Le monde n’a peut-être jamais été aussi près de l’utilisation d’une arme nucléaire tactique pour régler un conflit, voilà l’opinion qui fait son chemin à Kiev, rapporte notre correspondant à Kiev, Stéphane Siohan, alors que l’armée ukrainienne est en train d’infliger au Kremlin une nouvelle défaite cuisante, cette fois-ci dans le Donbass, à Lyman, où l’armée russe est quasi encerclée.
Les forces russes sont « partiellement encerclées » dans la ville stratégique de Lyman, a reconnu vendredi un haut responsable séparatiste. « À l’heure actuelle, Lyman est partiellement encerclée. La route de Svatové est sous notre contrôle, mais sous le feu périodiquement », a indiqué sur Telegram Denis Pouchiline, à la tête du bastion séparatiste de Donetsk.
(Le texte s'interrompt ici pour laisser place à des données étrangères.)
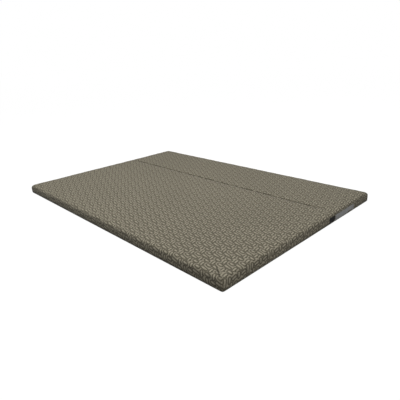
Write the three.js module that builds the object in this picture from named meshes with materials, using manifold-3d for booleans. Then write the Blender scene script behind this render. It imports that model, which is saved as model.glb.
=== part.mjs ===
// A folding futon mattress, in millimetres, with +Z up.
// The origin is the middle of the underside, on the floor.
// X runs along the long side and Y along the short side.
// Two padded sections, the front one on -Y and the rear one on +Y, meet at a fold that runs along X.
// The rear section swings up and over the front one about a line just above the top fabric.
// Each section is a sewn cover, closed by a zip on its -X end, round a sleeve.
// The sleeve holds a foam core between two layers of wadding.

import * as THREE from "three";
import { mergeVertices } from "three/addons/utils/BufferGeometryUtils.js";
import Module from "manifold-3d";

const wasm = await Module();
wasm.setup();

// ---------------------------------------------------------------- driving dimensions

const WIDTH = 2000; // along X
const DEPTH = 1400; // along Y
const HEIGHT = 60;
const FOLD_Y = 260; // the fold, measured from the middle of the mattress
const FOLD_GAP = 2; // between the two sections' walls

const CORNER_RADIUS = 30; // the four corners, seen from above
const TOP_EDGE_RADIUS = 20; // the soft roll where the top fabric turns down
const BOTTOM_EDGE_RADIUS = 6; // the sewn edge round the underside
const FOLD_EDGE_RADIUS = 4; // the edges on each side of the fold

const CLEARANCE = 0.3; // between pieces that touch
const COVER_SKIN = 2; // cover fabric with its backing
const LINING_SKIN = 1.2; // the walls that close each section at the fold
const TAPE_SKIN = 1; // the webbing sewn under the fold
const TAPE_WIDTH = 28;
const TAPE_END_MARGIN = 24; // the webbing stops short of the rounded ends
const SLEEVE_SKIN = 0.6; // the spun-bonded bag round the filling
const CORE_THICKNESS = 30; // polyurethane foam
const ZIP_ROOM = 6; // the filling stays this much further back from the zip

const ZIP_FROM_FOLD = 50; // from the fold to the closed end of each zip
const ZIP_FROM_SIDE = 50; // from the other end of each zip to the outer wall
const ZIP_HEIGHT = 23; // of the middle of the zip above the floor

const LABEL_SKIN = 0.8;
const LABEL_LOW = 6.5; // bottom edge of both labels
const LABEL_TALL = 33;
const LABEL_CORNER = { radius: 1.5, steps: 3 };
const BRAND_LABEL = { from: 195, to: 257 }; // along Y, on the front section
const CARE_LABEL = { from: 264, to: 495 }; // along Y, on the rear section

const ARC_STEPS = 6; // points round a quarter circle in a plan corner
const EDGE_STEPS = 4; // rings in a rounded edge
const SPARE = 60; // how far a cutting solid runs past what it cuts
const MERGE_WITHIN = 0.001; // vertices this close are one

// Heights and insets that follow from the dimensions above.
const TAPE_TOP = HEIGHT - COVER_SKIN - CLEARANCE;
const TAPE_BOTTOM = TAPE_TOP - TAPE_SKIN;
const SLEEVE_INSET = COVER_SKIN + TAPE_SKIN + 2 * CLEARANCE;
const FILLING_INSET = SLEEVE_INSET + SLEEVE_SKIN + CLEARANCE;
const CORE_BOTTOM = (HEIGHT - CORE_THICKNESS) / 2;
const CORE_TOP = CORE_BOTTOM + CORE_THICKNESS;

// ---------------------------------------------------------------- materials

const cloth = (color) => new THREE.MeshStandardMaterial({ color, roughness: 0.95, metalness: 0 });
const MATERIALS = {
  jacquard: cloth(0x7c776a),
  underside: cloth(0x4a463f),
  lining: cloth(0x1d1c1b),
  webbing: cloth(0x35322d),
  sleeve: cloth(0xdedcd6),
  wadding: cloth(0xf0efeb),
  foam: cloth(0xe9dfb8),
  zipTape: cloth(0x3a3833),
  blackLabel: cloth(0x1c1b1d),
  whiteLabel: cloth(0xd8d8da),
  zipCoil: new THREE.MeshStandardMaterial({ color: 0x2e2c29, roughness: 0.5, metalness: 0 }),
  zipMetal: new THREE.MeshStandardMaterial({ color: 0x8d8c88, roughness: 0.35, metalness: 0.9 }),
};

// ---------------------------------------------------------------- solids

// A closed three.js geometry as a manifold-3d solid.
function solidOf(geometry) {
  const bare = geometry.index ? geometry.toNonIndexed() : geometry.clone();
  bare.deleteAttribute("normal");
  bare.deleteAttribute("uv");
  const merged = mergeVertices(bare, MERGE_WITHIN);
  const mesh = new wasm.Mesh({
    numProp: 3,
    vertProperties: merged.attributes.position.array,
    triVerts: new Uint32Array(merged.index.array),
  });
  return new wasm.Manifold(mesh);
}

// A manifold-3d solid as a three.js mesh.
function meshOf(name, solid, material) {
  const made = solid.getMesh();
  const positions = new Float32Array(made.numVert * 3);
  for (let i = 0; i < made.numVert; i++) {
    const start = i * made.numProp;
    positions.set(made.vertProperties.subarray(start, start + 3), i * 3);
  }
  const geometry = new THREE.BufferGeometry();
  geometry.setAttribute("position", new THREE.BufferAttribute(positions, 3));
  geometry.setIndex(new THREE.BufferAttribute(made.triVerts, 1));
  const flat = geometry.toNonIndexed();
  flat.computeVertexNormals();
  const mesh = new THREE.Mesh(flat, material.clone());
  mesh.name = name;
  return mesh;
}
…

Il a reconnu que les villages de Iampil et Drobychevé, proches de Lyman, « ne sont pas sous le contrôle total » de Moscou.
La crainte de l’inimaginable
Le président Volodymyr Zelensky a convoqué pour ce vendredi un Conseil national de sécurité exceptionnel, lors duquel sera représenté l’état-major de l’armée, afin d’apporter une réponse à l’annexion des régions du sud-est de l’Ukraine.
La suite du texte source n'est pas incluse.